**Rows**.
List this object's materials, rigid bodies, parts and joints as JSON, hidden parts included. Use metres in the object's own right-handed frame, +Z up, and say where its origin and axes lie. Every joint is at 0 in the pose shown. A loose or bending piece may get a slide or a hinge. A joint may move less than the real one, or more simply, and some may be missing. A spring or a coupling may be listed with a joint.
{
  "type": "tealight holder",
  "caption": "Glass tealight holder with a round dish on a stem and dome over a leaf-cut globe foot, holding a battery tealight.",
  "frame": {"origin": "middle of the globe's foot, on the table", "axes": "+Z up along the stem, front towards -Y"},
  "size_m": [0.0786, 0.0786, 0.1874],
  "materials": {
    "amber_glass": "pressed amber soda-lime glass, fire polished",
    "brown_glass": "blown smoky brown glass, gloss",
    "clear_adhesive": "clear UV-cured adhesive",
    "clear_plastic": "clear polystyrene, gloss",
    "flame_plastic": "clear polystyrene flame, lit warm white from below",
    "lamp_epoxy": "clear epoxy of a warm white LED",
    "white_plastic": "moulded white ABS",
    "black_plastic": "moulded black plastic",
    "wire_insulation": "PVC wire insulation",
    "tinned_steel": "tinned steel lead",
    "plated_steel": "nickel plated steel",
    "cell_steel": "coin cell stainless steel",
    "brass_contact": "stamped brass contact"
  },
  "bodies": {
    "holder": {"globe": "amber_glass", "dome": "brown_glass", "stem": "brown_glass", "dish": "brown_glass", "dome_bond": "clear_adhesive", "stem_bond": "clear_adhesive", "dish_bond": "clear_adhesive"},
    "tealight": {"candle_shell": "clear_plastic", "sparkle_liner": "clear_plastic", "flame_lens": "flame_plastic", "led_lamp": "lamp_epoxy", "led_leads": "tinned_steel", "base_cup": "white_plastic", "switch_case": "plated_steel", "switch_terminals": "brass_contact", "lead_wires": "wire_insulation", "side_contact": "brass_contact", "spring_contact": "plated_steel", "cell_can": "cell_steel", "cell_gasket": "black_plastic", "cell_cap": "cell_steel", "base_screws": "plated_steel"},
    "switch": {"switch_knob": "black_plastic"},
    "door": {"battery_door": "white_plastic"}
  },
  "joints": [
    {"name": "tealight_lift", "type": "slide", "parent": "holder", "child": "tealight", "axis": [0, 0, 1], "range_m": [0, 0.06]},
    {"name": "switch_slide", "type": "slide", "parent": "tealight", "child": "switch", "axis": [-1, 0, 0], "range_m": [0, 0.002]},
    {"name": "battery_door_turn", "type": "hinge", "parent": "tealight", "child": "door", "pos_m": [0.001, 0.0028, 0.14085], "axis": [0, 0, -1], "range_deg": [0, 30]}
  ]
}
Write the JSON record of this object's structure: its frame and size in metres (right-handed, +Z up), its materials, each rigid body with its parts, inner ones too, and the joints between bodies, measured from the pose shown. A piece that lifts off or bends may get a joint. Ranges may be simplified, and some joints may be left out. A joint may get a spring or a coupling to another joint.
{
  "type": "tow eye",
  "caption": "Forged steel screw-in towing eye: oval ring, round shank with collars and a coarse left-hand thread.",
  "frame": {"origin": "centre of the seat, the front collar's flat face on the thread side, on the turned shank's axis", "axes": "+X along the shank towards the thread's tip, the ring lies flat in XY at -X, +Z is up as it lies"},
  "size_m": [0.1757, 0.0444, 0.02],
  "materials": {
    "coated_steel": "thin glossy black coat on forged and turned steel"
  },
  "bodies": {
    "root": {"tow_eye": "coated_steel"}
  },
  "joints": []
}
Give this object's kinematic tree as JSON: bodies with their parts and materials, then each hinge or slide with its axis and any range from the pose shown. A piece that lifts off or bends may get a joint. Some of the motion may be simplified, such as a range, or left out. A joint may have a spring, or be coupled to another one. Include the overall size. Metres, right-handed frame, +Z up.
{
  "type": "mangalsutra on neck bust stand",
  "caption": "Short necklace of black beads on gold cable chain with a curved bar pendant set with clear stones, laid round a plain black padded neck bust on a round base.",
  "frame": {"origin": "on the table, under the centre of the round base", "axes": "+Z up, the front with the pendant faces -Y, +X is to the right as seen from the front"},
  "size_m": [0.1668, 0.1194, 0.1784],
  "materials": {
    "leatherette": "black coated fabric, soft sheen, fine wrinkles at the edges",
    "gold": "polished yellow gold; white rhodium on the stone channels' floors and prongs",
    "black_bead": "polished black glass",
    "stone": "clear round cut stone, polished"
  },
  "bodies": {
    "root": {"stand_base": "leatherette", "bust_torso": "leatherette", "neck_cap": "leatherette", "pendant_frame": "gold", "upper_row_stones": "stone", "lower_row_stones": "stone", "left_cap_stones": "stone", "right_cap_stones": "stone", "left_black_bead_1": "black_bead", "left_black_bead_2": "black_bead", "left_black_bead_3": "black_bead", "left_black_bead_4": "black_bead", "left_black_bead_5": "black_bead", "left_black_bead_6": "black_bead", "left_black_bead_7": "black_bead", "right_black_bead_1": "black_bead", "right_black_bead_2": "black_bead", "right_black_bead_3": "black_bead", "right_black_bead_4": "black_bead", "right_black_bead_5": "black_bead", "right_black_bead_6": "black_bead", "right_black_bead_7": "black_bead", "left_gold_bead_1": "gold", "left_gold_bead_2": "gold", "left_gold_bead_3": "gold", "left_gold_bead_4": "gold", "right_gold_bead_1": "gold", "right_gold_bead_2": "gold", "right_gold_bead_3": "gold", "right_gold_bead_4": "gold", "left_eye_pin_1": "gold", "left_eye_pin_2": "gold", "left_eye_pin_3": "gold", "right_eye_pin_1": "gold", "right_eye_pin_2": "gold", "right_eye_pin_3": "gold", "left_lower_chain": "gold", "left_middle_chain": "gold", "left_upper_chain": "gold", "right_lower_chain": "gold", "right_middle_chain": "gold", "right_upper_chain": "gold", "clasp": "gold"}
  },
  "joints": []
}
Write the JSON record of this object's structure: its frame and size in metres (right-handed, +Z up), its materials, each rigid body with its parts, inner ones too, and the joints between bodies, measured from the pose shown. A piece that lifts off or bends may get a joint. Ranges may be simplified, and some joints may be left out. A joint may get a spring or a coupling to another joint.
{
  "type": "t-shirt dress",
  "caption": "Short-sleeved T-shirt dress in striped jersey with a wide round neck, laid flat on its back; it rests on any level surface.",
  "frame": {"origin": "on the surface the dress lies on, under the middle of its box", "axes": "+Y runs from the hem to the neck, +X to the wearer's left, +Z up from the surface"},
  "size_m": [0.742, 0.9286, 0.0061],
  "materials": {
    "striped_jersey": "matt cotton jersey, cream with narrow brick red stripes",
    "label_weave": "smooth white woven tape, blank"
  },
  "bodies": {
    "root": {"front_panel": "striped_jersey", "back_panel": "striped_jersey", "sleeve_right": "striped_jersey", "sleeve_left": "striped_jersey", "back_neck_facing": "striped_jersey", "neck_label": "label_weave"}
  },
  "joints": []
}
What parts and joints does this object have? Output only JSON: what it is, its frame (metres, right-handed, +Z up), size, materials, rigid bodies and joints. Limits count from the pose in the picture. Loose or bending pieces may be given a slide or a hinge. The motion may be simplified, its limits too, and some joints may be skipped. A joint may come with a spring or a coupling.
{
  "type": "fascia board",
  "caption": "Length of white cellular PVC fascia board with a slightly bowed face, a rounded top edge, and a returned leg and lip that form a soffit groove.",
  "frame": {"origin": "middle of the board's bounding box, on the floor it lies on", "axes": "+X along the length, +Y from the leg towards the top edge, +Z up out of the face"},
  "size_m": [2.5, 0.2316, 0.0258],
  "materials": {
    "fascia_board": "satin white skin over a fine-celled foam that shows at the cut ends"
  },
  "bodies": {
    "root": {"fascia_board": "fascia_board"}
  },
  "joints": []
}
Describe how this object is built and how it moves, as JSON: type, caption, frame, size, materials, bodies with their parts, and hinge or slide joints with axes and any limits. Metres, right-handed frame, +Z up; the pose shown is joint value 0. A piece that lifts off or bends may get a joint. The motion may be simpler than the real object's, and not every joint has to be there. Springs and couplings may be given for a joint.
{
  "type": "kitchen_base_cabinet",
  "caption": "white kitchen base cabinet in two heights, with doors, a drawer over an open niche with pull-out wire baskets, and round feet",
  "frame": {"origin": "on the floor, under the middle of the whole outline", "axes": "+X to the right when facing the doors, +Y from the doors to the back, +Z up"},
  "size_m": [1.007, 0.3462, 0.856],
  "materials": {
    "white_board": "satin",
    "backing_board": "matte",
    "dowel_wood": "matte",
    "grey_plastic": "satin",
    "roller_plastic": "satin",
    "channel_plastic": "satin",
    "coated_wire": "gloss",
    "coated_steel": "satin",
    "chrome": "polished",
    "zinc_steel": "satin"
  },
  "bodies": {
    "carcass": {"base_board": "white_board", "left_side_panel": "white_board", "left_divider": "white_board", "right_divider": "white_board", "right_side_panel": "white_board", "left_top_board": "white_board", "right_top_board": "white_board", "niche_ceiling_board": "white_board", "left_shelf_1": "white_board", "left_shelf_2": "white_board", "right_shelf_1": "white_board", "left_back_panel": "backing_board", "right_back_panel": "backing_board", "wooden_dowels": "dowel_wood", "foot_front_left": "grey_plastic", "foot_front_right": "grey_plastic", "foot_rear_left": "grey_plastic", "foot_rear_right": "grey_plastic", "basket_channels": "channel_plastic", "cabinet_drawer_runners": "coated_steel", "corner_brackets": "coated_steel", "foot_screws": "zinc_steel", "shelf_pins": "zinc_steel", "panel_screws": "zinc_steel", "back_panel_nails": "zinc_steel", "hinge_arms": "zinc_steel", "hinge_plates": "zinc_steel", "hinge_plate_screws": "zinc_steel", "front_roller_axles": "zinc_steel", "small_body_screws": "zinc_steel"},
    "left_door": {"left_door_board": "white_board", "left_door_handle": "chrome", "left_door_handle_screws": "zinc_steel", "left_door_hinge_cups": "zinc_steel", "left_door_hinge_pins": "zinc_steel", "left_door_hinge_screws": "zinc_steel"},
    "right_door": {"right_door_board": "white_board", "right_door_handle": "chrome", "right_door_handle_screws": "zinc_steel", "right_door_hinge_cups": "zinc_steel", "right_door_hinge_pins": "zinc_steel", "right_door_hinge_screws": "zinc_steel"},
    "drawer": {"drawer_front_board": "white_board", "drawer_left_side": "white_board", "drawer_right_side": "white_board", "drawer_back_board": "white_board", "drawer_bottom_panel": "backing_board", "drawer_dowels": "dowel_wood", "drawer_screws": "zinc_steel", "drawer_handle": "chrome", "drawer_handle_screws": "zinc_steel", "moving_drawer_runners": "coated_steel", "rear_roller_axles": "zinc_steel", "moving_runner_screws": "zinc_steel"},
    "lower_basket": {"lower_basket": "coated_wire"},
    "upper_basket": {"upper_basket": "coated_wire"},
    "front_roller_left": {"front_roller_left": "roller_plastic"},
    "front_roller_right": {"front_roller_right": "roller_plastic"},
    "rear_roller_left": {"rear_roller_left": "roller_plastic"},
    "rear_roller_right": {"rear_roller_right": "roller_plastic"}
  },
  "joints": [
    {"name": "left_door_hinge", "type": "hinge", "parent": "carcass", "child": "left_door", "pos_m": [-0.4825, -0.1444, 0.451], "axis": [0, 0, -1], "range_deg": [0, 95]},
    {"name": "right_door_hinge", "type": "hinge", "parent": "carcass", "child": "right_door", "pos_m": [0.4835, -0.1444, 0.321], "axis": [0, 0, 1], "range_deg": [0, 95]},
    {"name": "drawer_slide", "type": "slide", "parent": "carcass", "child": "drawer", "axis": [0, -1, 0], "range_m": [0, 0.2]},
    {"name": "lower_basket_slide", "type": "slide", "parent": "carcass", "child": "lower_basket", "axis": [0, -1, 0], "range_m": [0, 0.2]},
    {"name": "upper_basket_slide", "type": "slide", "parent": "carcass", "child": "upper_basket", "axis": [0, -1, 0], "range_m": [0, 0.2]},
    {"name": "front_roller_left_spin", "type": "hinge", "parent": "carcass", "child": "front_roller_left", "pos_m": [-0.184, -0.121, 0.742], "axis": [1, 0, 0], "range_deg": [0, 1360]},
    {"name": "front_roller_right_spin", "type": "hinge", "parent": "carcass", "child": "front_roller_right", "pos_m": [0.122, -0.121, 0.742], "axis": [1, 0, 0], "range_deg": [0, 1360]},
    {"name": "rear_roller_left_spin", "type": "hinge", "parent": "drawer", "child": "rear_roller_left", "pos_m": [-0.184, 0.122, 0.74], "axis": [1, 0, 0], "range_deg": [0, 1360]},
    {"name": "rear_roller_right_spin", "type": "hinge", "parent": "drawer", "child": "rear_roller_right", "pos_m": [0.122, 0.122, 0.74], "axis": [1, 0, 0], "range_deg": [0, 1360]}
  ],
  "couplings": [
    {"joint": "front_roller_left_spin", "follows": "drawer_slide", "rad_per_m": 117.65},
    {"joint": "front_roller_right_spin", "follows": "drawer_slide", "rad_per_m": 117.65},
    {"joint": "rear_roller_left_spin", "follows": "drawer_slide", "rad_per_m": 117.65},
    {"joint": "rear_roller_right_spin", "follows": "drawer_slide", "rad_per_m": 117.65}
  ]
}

**Aim of the exercise**.
Give the number of lines in the listing above that contain "origin", and nothing else.

**Output of the task**.
7